STATED GOAL: Locate the word "context" in the material, then show every line that holds it.

================================

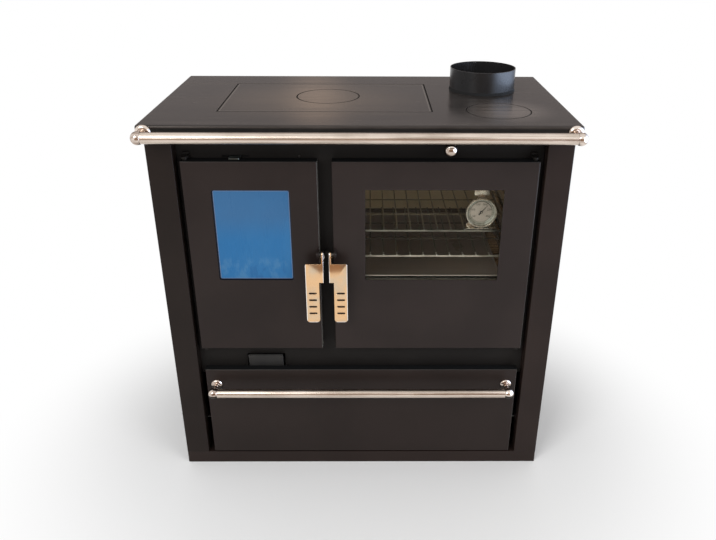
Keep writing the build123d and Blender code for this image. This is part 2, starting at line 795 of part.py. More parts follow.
with BuildPart() as grate_frame:
    with BuildSketch(Plane.XY.offset(grate_height - grate_frame_depth)):
        patch(casing_left, casing_right, frame_back, casing_back)
    extrude(amount=grate_frame_depth)
    for height, inset in ((grate_height - grate_frame_depth, grate_seat),
                          (grate_height - grate_thickness, 0)):
        with BuildSketch(Plane.XY.offset(height)):
            with Locations((firebox_middle, grate_middle_y)):
                Rectangle(grate_width - 2 * inset, grate_depth - 2 * inset)
        extrude(amount=grate_frame_depth, mode=Mode.SUBTRACT)
write(grate_frame.part, "grate_frame")

with BuildPart() as grate:
    plate_width = grate_width - 2 * grate_clearance
    plate_depth = grate_depth - 2 * grate_clearance
    with BuildSketch(Plane.XY.offset(grate_height - grate_thickness)):
        with Locations((firebox_middle, grate_middle_y)):
            Rectangle(plate_width, plate_depth)
            slots = int((plate_depth - 2 * grate_seat) // grate_slot_pitch)
            with GridLocations(plate_width / 2 - grate_seat / 2, grate_slot_pitch, 2, slots):
                SlotOverall(plate_width / 2 - 2 * grate_seat, grate_slot_width, mode=Mode.SUBTRACT)
    extrude(amount=grate_thickness)
write(grate.part, "grate")

with BuildPart() as ash_pan:
    pan_left = firebox_left + ash_pan_clearance
    pan_right = firebox_right - ash_pan_clearance
    pan_front = frame_back + ash_pan_clearance
    with BuildSketch(Plane.XY.offset(mouth_bottom)):
        patch(pan_left, pan_right, pan_front, pan_front + ash_pan_depth)
    extrude(amount=ash_pan_height)
    with BuildSketch(Plane.XY.offset(mouth_bottom + ash_pan_sheet)):
        patch(pan_left + ash_pan_sheet, pan_right - ash_pan_sheet, pan_front + ash_pan_sheet,
              pan_front + ash_pan_depth - ash_pan_sheet)
    extrude(amount=ash_pan_height, mode=Mode.SUBTRACT)
write(ash_pan.part, "ash_pan")

with BuildPart() as log_guard:
    with BuildSketch(front_plane(frame_back + brick_gap + guard_thickness)):
        patch(firebox_left + brick_gap, firebox_right - brick_gap, grate_height, grate_height + guard_height)
        slot_span = (firebox_right - firebox_left) / (guard_slots + 1)
        with Locations((firebox_middle, grate_height + guard_height / 2)):
            with GridLocations(slot_span, 1, guard_slots, 1):
                SlotOverall(guard_height - 2 * guard_margin, guard_slot_width, rotation=90,
                            mode=Mode.SUBTRACT)
    extrude(amount=guard_thickness)
write(log_guard.part, "log_guard")

# ---------------------------------------------------------------- flue chamber, damper and knob
chamber_left = spigot_centre[0] - chamber_side
chamber_right = spigot_centre[0] + spigot_radius + chamber_margin
chamber_front = spigot_centre[1] - spigot_radius - chamber_margin
oven_top = mouth_top + oven_sheet
window_half = damper_window[0] / 2
window_rise = damper_window[1] / 2
plate_front = chamber_front - damper_gap - damper_sheet

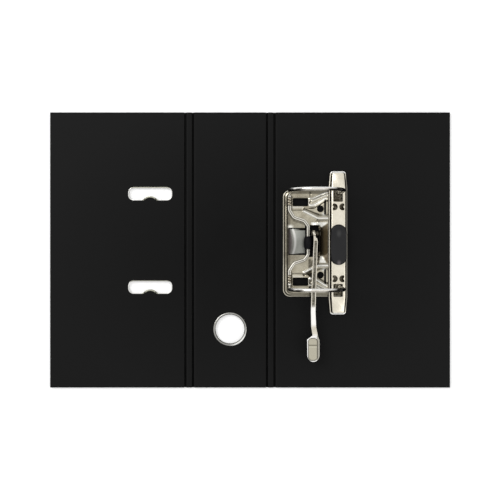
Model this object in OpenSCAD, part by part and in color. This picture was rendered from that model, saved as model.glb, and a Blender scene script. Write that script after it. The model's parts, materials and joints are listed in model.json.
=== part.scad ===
// Lever arch file, open and lying flat with its inside upward.
// X runs across the covers, with the front cover at -X and the rear cover at +X.
// Y runs along the spine and Z is up. The origin is the middle of the spine's outer face.
// Four folds close the file, and the front cover then lies over the arches.

/* [Covers] */
// Height of the covers, along the spine
cover_h = 236; // [220:1:330]
// Width of the front cover, from its fold to its free edge
front_w = 116; // [100:0.5:290]
// Width of the rear cover, from its fold to its free edge
rear_w = 150.5; // [110:0.5:290]
// Width of the spine, between its folds
spine_w = 63.5; // [60:0.5:80]
// Width of each hinge strip, from fold to fold
hinge_w = 6.5; // [5:0.5:9]
// Thickness of the board
board_t = 2; // [1.6:0.1:2.6]
// Thickness of the outer covering
covering_t = 0.3; // [0.2:0.05:0.5]
// Thickness of the inner lining
lining_t = 0.3; // [0.2:0.05:0.5]
// Radius of the rounded fold in the covering
fold_r = 0.6; // [0.5:0.05:0.8]

/* [Finger ring] */
// Radius of the finger hole
ring_bore_r = 12.4; // [9:0.1:14]
// Width of the ring's rolled flange, around the hole
ring_flange_w = 2.15; // [1.6:0.05:3]
// Distance from the file's mid-height down to the ring
ring_drop = 67.8; // [45:0.1:80]
// Thickness of the ring's wall and washer
ring_t = 0.7; // [0.5:0.05:0.9]

/* [Slots] */
// Length of each slot's opening
slot_l = 36.3; // [30:0.1:40]
// Height of each slot's opening
slot_h = 10; // [9:0.1:12]
// Radius of the opening's corners
slot_corner_r = 4; // [2:0.1:4.4]
// Width of the metal rim around a slot
slot_rim_w = 1.2; // [0.8:0.1:2]
// Thickness of the rim
slot_rim_t = 0.5; // [0.4:0.05:0.8]
// Width of the tongue that reaches into the slot
tongue_w = 12; // [8:0.1:14]
// Height of the tongue
tongue_h = 3; // [1:0.1:3.1]
// Distance from the arches' middle to the slots' middle, when closed
slot_shift = 2.1; // [0:0.1:4]

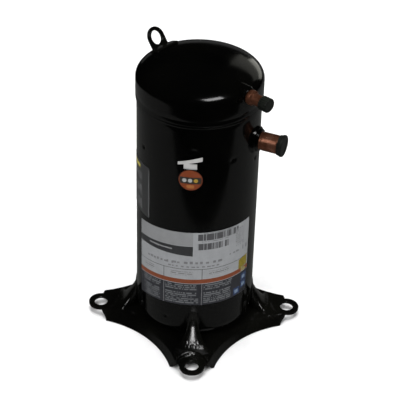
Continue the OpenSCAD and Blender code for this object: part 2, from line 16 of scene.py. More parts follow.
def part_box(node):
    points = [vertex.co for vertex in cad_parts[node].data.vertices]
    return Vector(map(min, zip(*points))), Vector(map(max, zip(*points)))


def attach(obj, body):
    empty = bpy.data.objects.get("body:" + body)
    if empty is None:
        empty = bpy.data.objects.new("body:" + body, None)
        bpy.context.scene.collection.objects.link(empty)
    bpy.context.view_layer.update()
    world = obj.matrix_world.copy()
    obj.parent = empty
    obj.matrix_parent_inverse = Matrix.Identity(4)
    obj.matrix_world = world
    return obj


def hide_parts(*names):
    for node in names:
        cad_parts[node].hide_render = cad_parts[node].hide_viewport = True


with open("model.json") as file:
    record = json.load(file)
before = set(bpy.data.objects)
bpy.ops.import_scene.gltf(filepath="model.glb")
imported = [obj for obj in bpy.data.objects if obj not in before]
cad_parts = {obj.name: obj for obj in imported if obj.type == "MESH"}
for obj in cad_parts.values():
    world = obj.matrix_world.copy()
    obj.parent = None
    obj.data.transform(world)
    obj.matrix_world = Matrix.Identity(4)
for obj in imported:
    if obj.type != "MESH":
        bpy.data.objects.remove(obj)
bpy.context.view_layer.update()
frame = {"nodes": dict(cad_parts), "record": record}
rng = random.Random(7)

MM = 0.001
BODY = "shell"

# ---- Sizes that come from the frame, in millimetres ----


def low(node):
    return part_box(node)[0] / MM


def high(node):
    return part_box(node)[1] / MM


def mount(name):
    return next(m for m in frame["record"]["mounts"] if m["name"] == name)


def toward(deg):
    """Unit vector that points away from the axis in a direction round the shell."""
    a = math.radians(deg)
    return Vector((math.sin(a), -math.cos(a), 0.0))


def direction_of(axis):
    return math.degrees(math.atan2(axis[0], -axis[1]))


def radial_span(node, deg):
    """Least and greatest distance of a node's points along a direction, in millimetres."""
    along = [v.co.dot(toward(deg)) / MM for v in frame["nodes"][node].data.vertices]
    return min(along), max(along)


def socket(kind):
    """Direction, bore radius and height of a tube socket."""
    found = mount(kind + "_socket")
    return direction_of(found["axis"]), found["dims"]["r_mm"], found["pos_m"][2] / MM


SHELL_R = high("bottom_cap").x
TUBE_LOW = low("shell_tube").z
CAP_R = high("top_cap").x
SEAM_Z = low("top_cap").z
DOME_Z = high("top_cap").z
ARM_TOP = low("bottom_cap").z
FOOT_R = mount("base_bolts")["dims"]["pcd_mm"] / 2
FOOT_HOLE_R = mount("base_bolts")["dims"]["hole_r_mm"]
SUCTION_DIR, SUCTION_BORE_R, SUCTION_Z = socket("suction")
DISCHARGE_DIR, DISCHARGE_BORE_R, DISCHARGE_Z = socket("discharge")
LUG_EYE_R = mount("lifting_eye")["dims"]["r_mm"]
BOX_LOW, BOX_HIGH = low("terminal_box"), high("terminal_box")
COVER_LOW, COVER_HIGH = low("terminal_cover"), high("terminal_cover")

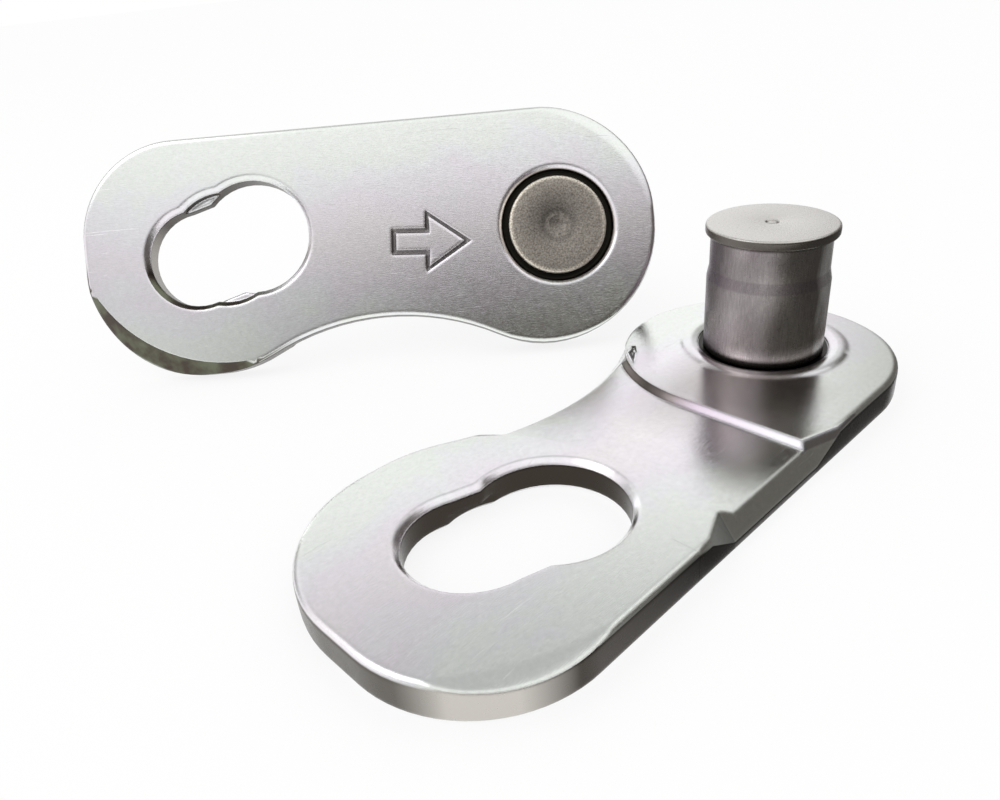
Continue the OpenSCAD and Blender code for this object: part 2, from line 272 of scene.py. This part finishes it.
# Shades of the studio, which only reflections show. Each lies towards an azimuth, in
# degrees from X. It begins and is full at two cosines of the angle from that azimuth,
# and at two heights of the direction.
GREY = (0.1, 0.1, 0.1, 1)
DARK = (0.06, 0.05, 0.04, 1)
SHADES = [
    {"azimuth": 236, "near": (0.5, 0.8), "height": (0.56, 0.72), "share": 0.55, "colour": GREY},
    {"azimuth": 25, "near": (0.6, 0.9), "height": (0.68, 0.58), "share": 0.42, "colour": GREY},
    {"azimuth": 268, "near": (0.8, 0.95), "height": (0.5, 0.3), "share": 0.752, "colour": DARK},
    {"azimuth": 116, "near": (-0.05, 0.35), "height": (0.71, 0.57), "share": 0.94, "colour": DARK},
]

# Key lamp
KEY_AT = (60, -40, 90)
KEY_TOWARDS = (5, -6, 0)
KEY_SIZE = 70
KEY_WATTS = 0.014


def only(piece):
    """Selects one object by itself and makes it the active one."""
    bpy.ops.object.select_all(action="DESELECT")
    piece.select_set(True)
    bpy.context.view_layer.objects.active = piece


def mount(name):
    """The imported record's mount of this name."""
    return next(m for m in frame["record"]["mounts"] if m["name"] == name)


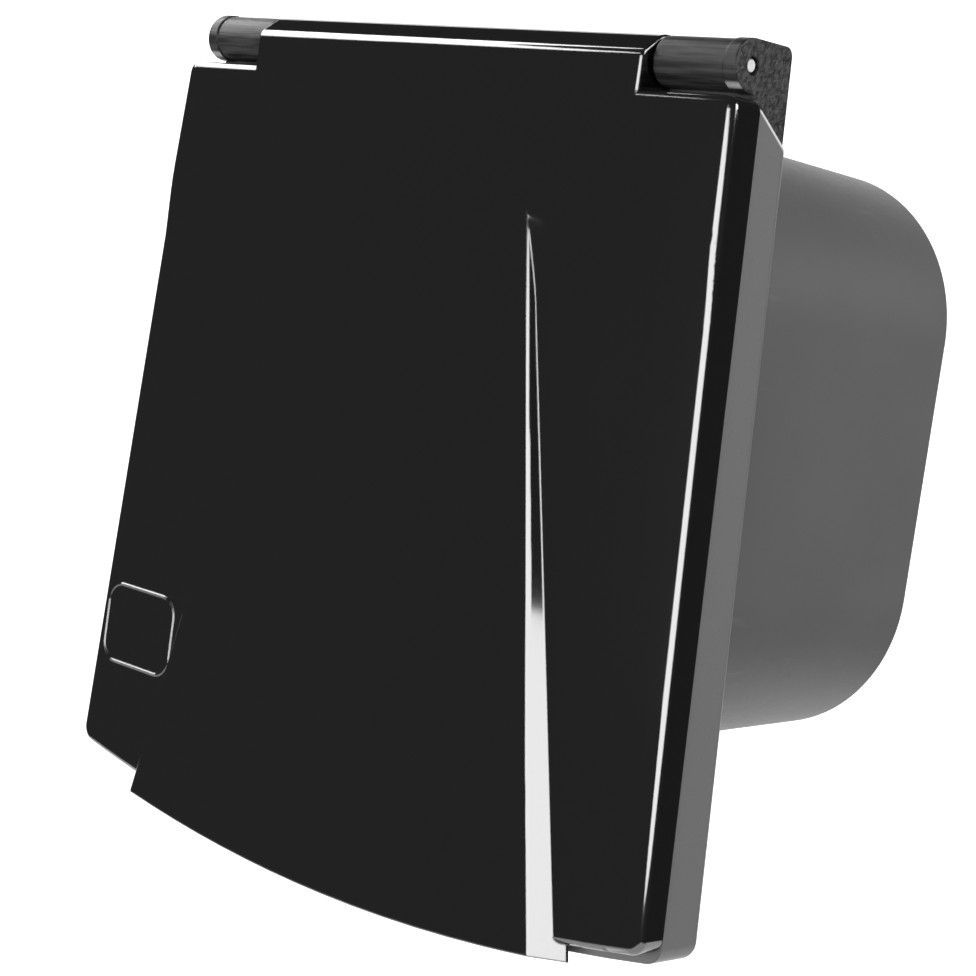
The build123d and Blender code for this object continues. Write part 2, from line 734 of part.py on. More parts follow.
def shutter():
    """Hub with two blades; turned, it moves the blades off the pin holes."""
    flat = Circle(SHUTTER_HUB)
    spread = radians(SHUTTER_HALF_ANGLE)
    for side in (0, 180):
        rim_x = SHUTTER_RADIUS * cos(spread)
        rim_z = SHUTTER_RADIUS * sin(spread)
        blade = make_face([
            Polyline((rim_x, -rim_z), (0, 0), (rim_x, rim_z)),
            ThreePointArc((rim_x, rim_z), (SHUTTER_RADIUS, 0), (rim_x, -rim_z)),
        ])
        flat += Rot(0, 0, side) * blade
    flat -= Circle(SHUTTER_PIVOT + SHUTTER_RUNNING)
    return slab(flat, -SHUTTER_Y, -SHUTTER_Y - SHUTTER_THICK)


def shutter_cover():
    body = rod(RECESS_RADIUS, COVER_Y, BASE_Y)
    body -= earth_slot()
    for side in (-1, 1):
        body -= rod(PIN_HOLE_RADIUS, COVER_Y - 1, BASE_Y + 1, side * PIN_HOLE_SPACING / 2)
    for x, z in base_screw_places():
        body -= rod(SMALL_SCREW_RADIUS, COVER_Y - 1, BASE_Y + 1, x, z)
    return body


# Contacts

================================

RESPONSE TO THIS EXERCISE:
        bpy.context.scene.collection.objects.link(empty)
    bpy.context.view_layer.update()
bpy.context.view_layer.update()
    bpy.context.view_layer.objects.active = piece